A view across The Needles, Isle of Wight, with many sailing boats in the water and countryside in the foreground

Sailing from the Isle of Wight

The Isle of Wight has an enviable reputation for sailing, with some of the most challenging waters in the world on its doorstep.  We caught up with Michael Howorth from The Howorths about what the Island has to offer.

“From the glorious bustle of Cowes Week to quiet backwater cruising, the Isle of Wight is the essential destination for sailors this summer.

During seven hectic days in early August, the town of Cowes plays host to 750 sailing boats, around 7,000 yachtsmen and up to 100,000 spectators. No one could argue that Cowes Week, which began in 1826, is an iconic sporting event and, with over 40 different races scheduled each year, the largest sailing regatta in the world.

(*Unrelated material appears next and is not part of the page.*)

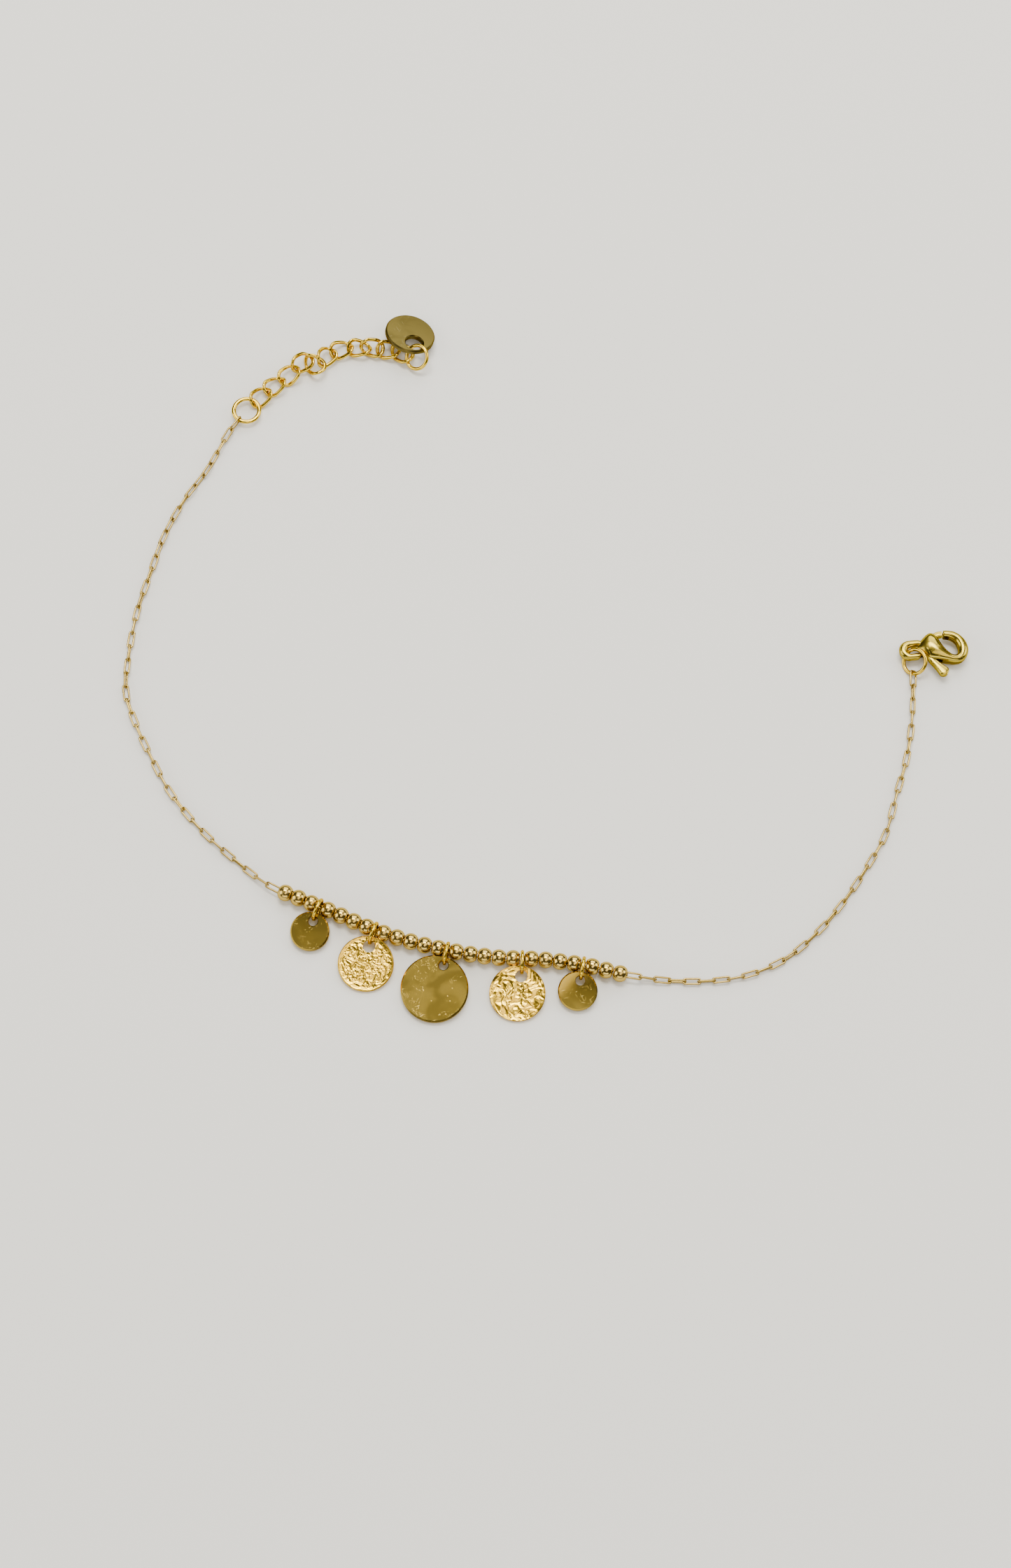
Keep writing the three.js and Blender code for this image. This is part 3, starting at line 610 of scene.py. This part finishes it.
# sections along the belly and round the hook: the inner edge x, y, the outer edge x, y and the half height
clasp = {
    "sections": [
        (1.25, 0.95, 1.55, -0.6, 0.5), (1.65, 1.45, 1.85, -0.85, 0.8), (2.1, 1.95, 2.15, -1.05, 1.03),
        (2.6, 2.42, 2.45, -1.22, 1.2), (3.15, 2.68, 2.75, -1.36, 1.32), (3.72, 2.5, 3.1, -1.48, 1.375),
        (4.2, 1.95, 3.5, -1.56, 1.37), (4.6, 1.28, 3.95, -1.64, 1.33), (5.0, 0.6, 4.5, -1.74, 1.26),
        (5.5, -0.06, 5.15, -1.86, 1.16), (6.05, -0.58, 5.9, -1.98, 1.05), (6.6, -0.82, 6.7, -2.08, 0.96),
        (6.98, -0.74, 7.6, -1.94, 0.92), (7.18, -0.42, 8.3, -1.4, 0.91), (7.24, 0.05, 8.72, -0.5, 0.91),
        (7.18, 0.58, 8.74, 0.5, 0.91), (6.98, 1.08, 8.37, 1.5, 0.91), (6.68, 1.46, 7.67, 2.32, 0.9),
        (6.22, 1.76, 6.86, 2.84, 0.88), (5.72, 1.92, 5.95, 3.04, 0.86), (5.24, 1.98, 5.2, 3.06, 0.82),
        (5.1, 2.15, 5.08, 2.88, 0.6),
    ],
    "wallTop": 0.22, "ledge": 0.07, "step": 0.06, "foot": ((-0.86, -0.86), (-0.6, -1)), "footTop": -0.55,
    "sides": 28, "easing": 4, "sharp": 50,
    "eye": {"radius": 1.05, "wire": 1.06, "tall": 1.25, "stretch": (1.0, 0.12), "holeAside": 0.25,
            "steps": 56, "sides": 20},
    "turn": 1, "pinLocal": (3.193, 0.7725), "pin": 0.3, "pinPlay": 0.1, "pinSunk": 0.2,
    "lever": [(4.96, 2.5, 0.42), (4.5, 2.46, 0.44), (4.0, 2.25, 0.45), (3.55, 1.65, 0.45), (3.19, 0.78, 0.75),
              (3.02, 0.1, 0.6), (2.98, -0.8, 0.5), (3.2, -1.45, 0.48), (3.75, -2.15, 0.5), (4.4, -2.85, 0.62),
              (4.92, -3.42, 0.78)],
    "leverThick": 1.0, "slack": 0.1, "leverEasing": 5, "leverCorner": (0.72, 0.85, 0.92),
    "tabEnd": {"shares": (0.3, 0.55, 0.75, 0.88, 0.96, 1.0), "reach": 0.85, "least": 0.2},
    # room for the lever: from and to an angle round the pin, and how far out
    "slots": [(12, 72, 3.02), (60, 100, 1.5), (-132, -50, 3.02)], "slotSteps": 10, "hub": 0.9,
}
hinge = frame["joints"][0]
pin = Vector(hinge["pos_m"]) / mm
claspPlace = Matrix.Translation(pin) @ Matrix.Rotation(math.radians(clasp["turn"]), 4, "Z") \
    @ Matrix.Translation((-clasp["pinLocal"][0], -clasp["pinLocal"][1], 0))


# a closed section drawn out through places given as (edge x, y, other edge x, y, half height)
def drawnOut(places, section):
    bm = bmesh.new()
    frames = []
    for place in places:
        one, other = Vector((*place[0:2], 0)), Vector((*place[2:4], 0))
        across = (one - other).normalized()
        turn = Matrix((across, Vector((0, 0, 1)), across.cross(Vector((0, 0, 1))))).transposed().to_4x4()
        size = Matrix.Diagonal(((one - other).length / 2, place[4], 1, 1))
        frames.append(Matrix.Translation((one + other) / 2) @ turn @ size)
    verts = [bm.verts.new((u, v, 0)) for u, v in section]
    edges = [bm.edges.new(pair) for pair in zip(verts, verts[1:] + verts[:1])]
    bmesh.ops.transform(bm, matrix=frames[0], verts=verts)
    start = list(edges)
    for before, after in zip(frames, frames[1:]):
        made = bmesh.ops.extrude_edge_only(bm, edges=edges)["geom"]
        edges = [g for g in made if isinstance(g, bmesh.types.BMEdge)]
        verts = [g for g in made if isinstance(g, bmesh.types.BMVert)]
        bmesh.ops.transform(bm, matrix=after @ before.inverted(), verts=verts)
    bmesh.ops.holes_fill(bm, edges=start + edges, sides=0)
    tidy(bm)
    return bm


def easedPlaces(places, perSpan):
    line = []
    for i in range(len(places) - 1):
        a, b, c, d = (Vector(places[min(max(j, 0), len(places) - 1)]) for j in (i - 1, i, i + 1, i + 2))
        for k in range(perSpan):
            t = k / perSpan
            line.append(tuple(0.5 * (2 * b + (c - a) * t + (2 * a - 5 * b + 4 * c - d) * t ** 2
                                     + (3 * b - a - 3 * c + d) * t ** 3)))
    return line + [tuple(places[-1])]


def slotCutter(fromAngle, toAngle, radius, half):
    bm = bmesh.new()
    centre = bm.verts.new((0, 0, -half))
    steps, arc = clasp["slotSteps"], []
    for i in range(steps + 1):
        angle = math.radians(fromAngle + (toAngle - fromAngle) * i / steps)
        arc.append(bm.verts.new((radius * math.cos(angle), radius * math.sin(angle), -half)))
    face = bm.faces.new([centre] + arc)
    made = bmesh.ops.extrude_face_region(bm, geom=[face])["geom"]
    lifted = [g for g in made if isinstance(g, bmesh.types.BMVert)]
    bmesh.ops.translate(bm, vec=(0, 0, 2 * half), verts=lifted)
    bmesh.ops.translate(bm, vec=(*clasp["pinLocal"], 0), verts=bm.verts)
    tidy(bm)
    return bm


def drum(radius, half, steps=40):
    bm = turned([(0, -half), (radius, -half), (radius, half), (0, half)], steps)
    bmesh.ops.translate(bm, vec=(*clasp["pinLocal"], 0), verts=bm.verts)
    return bm


def makeClaspBody():
    top, ledge = clasp["wallTop"], clasp["ledge"]
    section = []
    for i in range(clasp["sides"] // 2 + 1):   # the domed top
        angle = math.pi * i / (clasp["sides"] // 2)
        section.append((math.cos(angle), top + (1 - top) * math.sin(angle)))
    wall = [(-1 + ledge, top - clasp["step"]), (-1 + ledge, clasp["footTop"]), *clasp["foot"]]
    section += wall + [(-u, v) for u, v in reversed(wall)]
    bm = drawnOut(easedPlaces(clasp["sections"], clasp["easing"]), section)
    form = clasp["eye"]
    eye = wireRing(form["radius"], form["wire"], form["steps"], form["sides"], form["tall"])
    inner = [v for v in eye.verts if v.co.xy.length < form["radius"]]
    bmesh.ops.translate(eye, vec=(*form["stretch"], 0), verts=[v for v in eye.verts if v.co.x > 0])
    bmesh.ops.translate(eye, vec=(form["holeAside"], 0, 0), verts=inner)
    bm = cutOrJoin(bm, eye, "UNION")
    half = clasp["leverThick"] / 2 + clasp["slack"]
    for fromAngle, toAngle, reach in clasp["slots"]:
        bm = cutOrJoin(bm, slotCutter(fromAngle, toAngle, reach, half), "DIFFERENCE")
    bm = cutOrJoin(bm, drum(clasp["hub"], half), "DIFFERENCE")
    bm = cutOrJoin(bm, drum(clasp["pin"], half + clasp["pinSunk"]), "UNION")
    finishPiece(bm, "claspBody", "claspGold", ["clasp_body"], place=claspPlace, sharp=clasp["sharp"])


def makeClaspLever():
    eased = easedPlaces(clasp["lever"], clasp["leverEasing"])
    last, before = Vector(eased[-1][:2]), Vector(eased[-2][:2])
    way, width = (last - before).normalized(), eased[-1][2]
    end = clasp["tabEnd"]
    for share in end["shares"]:   # the tab's rounded end
        narrowed = width * max(math.sqrt(1 - share ** 2), end["least"])
        eased.append((*(last + way * width * share * end["reach"]), narrowed))
    edges = []
    for i, (x, y, width) in enumerate(eased):
        way = Vector(eased[min(i + 1, len(eased) - 1)][:2]) - Vector(eased[max(i - 1, 0)][:2])
        side = Vector((-way.y, way.x)).normalized() * width
        edges.append((x + side.x, y + side.y, x - side.x, y - side.y, clasp["leverThick"] / 2))
    corner, u, v = clasp["leverCorner"]
    section = [(1, -corner), (1, corner), (u, v), (corner, 1), (-corner, 1), (-u, v),
               (-1, corner), (-1, -corner), (-u, -v), (-corner, -1), (corner, -1), (u, -v)]
    bm = drawnOut(edges, section)
    bm = cutOrJoin(bm, drum(clasp["pin"] + clasp["pinPlay"], clasp["leverThick"]), "DIFFERENCE")
    finishPiece(bm, "claspLever", "claspGold", ["clasp_lever"], body="lever", place=claspPlace,
                sharp=clasp["sharp"])


makeClaspBody()
makeClaspLever()
print("clasp ready")


studio = {
    "floor": (0.86, 0.86, 0.825), "floorRoughness": 0.6, "floorShine": 0.2, "floorReach": 3,
    "world": (0.30, 0.29, 0.27), "worldStrength": 0.32,
}

bm = bmesh.new()
bmesh.ops.create_grid(bm, x_segments=1, y_segments=1, size=studio["floorReach"])
floor = bpy.data.objects.new("floor", toMesh(bm, "floor"))
bpy.context.scene.collection.objects.link(floor)
paper = bpy.data.materials.new("paleFloor")
paper.use_nodes = True
surface = paper.node_tree.nodes["Principled BSDF"].inputs
surface["Base Color"].default_value = (*studio["floor"], 1)
surface["Roughness"].default_value = studio["floorRoughness"]
surface["Specular IOR Level"].default_value = studio["floorShine"]
floor.data.materials.append(paper)

world = bpy.data.worlds.new("room")
bpy.context.scene.world = world
world.use_nodes = True
background = world.node_tree.nodes["Background"].inputs
background["Color"].default_value = (*studio["world"], 1)
background["Strength"].default_value = studio["worldStrength"]

# each lamp: where it hangs and its size, in metres, and how bright and what colour it looks
lamps = {
    "window": {"at": (0.15, 0.95, 0.75), "size": (1.1, 0.7), "glow": 4.5, "tint": (1, 0.98, 0.94)},
    "side": {"at": (-1.0, -0.1, 0.5), "size": (0.7, 0.8), "glow": 3.8, "tint": (1, 0.97, 0.92)},
    "right": {"at": (1.0, 0.2, 0.6), "size": (0.6, 0.7), "glow": 4.5, "tint": (1, 0.98, 0.95)},
    "front": {"at": (-0.1, -1.1, 0.42), "size": (1.4, 0.4), "glow": 3, "tint": (1, 0.96, 0.9)},
    "ceilingA": {"at": (-0.24, 0.52, 1.3), "size": (0.42, 0.42), "glow": 15, "tint": (1, 0.97, 0.9)},
    "ceilingB": {"at": (0.16, 0.42, 1.3), "size": (0.42, 0.42), "glow": 15, "tint": (1, 0.97, 0.9)},
    "overhead": {"at": (0, 0.18, 1.5), "size": (1.5, 0.7), "glow": 0.32, "tint": (1, 0.96, 0.86)},
    "near": {"at": (0.35, -0.34, 1.45), "size": (1.35, 0.62), "glow": 2.8, "tint": (1, 0.89, 0.76)},
}
for name, lamp in lamps.items():
    light = bpy.data.lights.new(name, "AREA")
    light.shape = "RECTANGLE"
    light.size, light.size_y = lamp["size"]
    light.energy = lamp["glow"] * math.pi * lamp["size"][0] * lamp["size"][1]
    light.color = lamp["tint"]
    thing = bpy.data.objects.new(name, light)
    thing.location = lamp["at"]
    thing.rotation_euler = Vector(lamp["at"]).to_track_quat("Z", "Y").to_euler()
    thing.visible_camera = False
    bpy.context.scene.collection.objects.link(thing)
print("light ready")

But Cowes Week is just one of the many draws the Isle of Wight has for those who like to hoist the mainsail. June sees the Island Sailing Club’s annual Round the Island Race, and because anyone can enter the race, it regularly attracts over 1,400 boat entries and some 15,000 participating sailors. Billed as the world’s largest yacht race, it is in fact the biggest mass-participation sporting event in the UK after the London Marathon and the Great North and South Runs. Over 200 prizes are awarded on the day which sees boats of every size and class take part.”

A yacht sailing at sunset on calm waters off the Isle of Wight

Not that you need enjoy racing to sail in island waters: there is much to offer those who like to take it easy. Top of the list is dropping the hook in Newtown Creek on a brewer’s tide and making your way, by tender, up to the New Inn at Shalfleet for an evening pint or two before the ebb takes you home again. If the entrance to the river has your tiller hand gripped too tightly, then opt for the longer, but more serene, approach into Bembridge Harbour. Check your draught and, on the first attempt, do so on a rising tide, just to be safe.

Ashore, Bembridge Sailing Club, an RYA Recognised Training Centre, offers courses including dinghy sailing and other marine-related subjects, while Bembridge Powerboat Training offers RYA approved own-boat instruction and RIB charters. Head for Cowes for perhaps one of the RYA’s most diverse training establishments: the UK Sailing Academy (UKSA) has it all, with courses from Beginner to Superyacht crew.

With over 70 miles of pristine coastline and half of the island designated an Area of Outstanding Natural Beauty, the Isle of Wight is more than just a sailor’s paradise. Year-round, the island has much to offer visitors, particularly those with a hearty appetite. The islanders are justifiably proud of their food and drink heritage – from crab to samphire – and sampling these sea-sourced delicacies is a good enough reason in itself to cross the Solent.”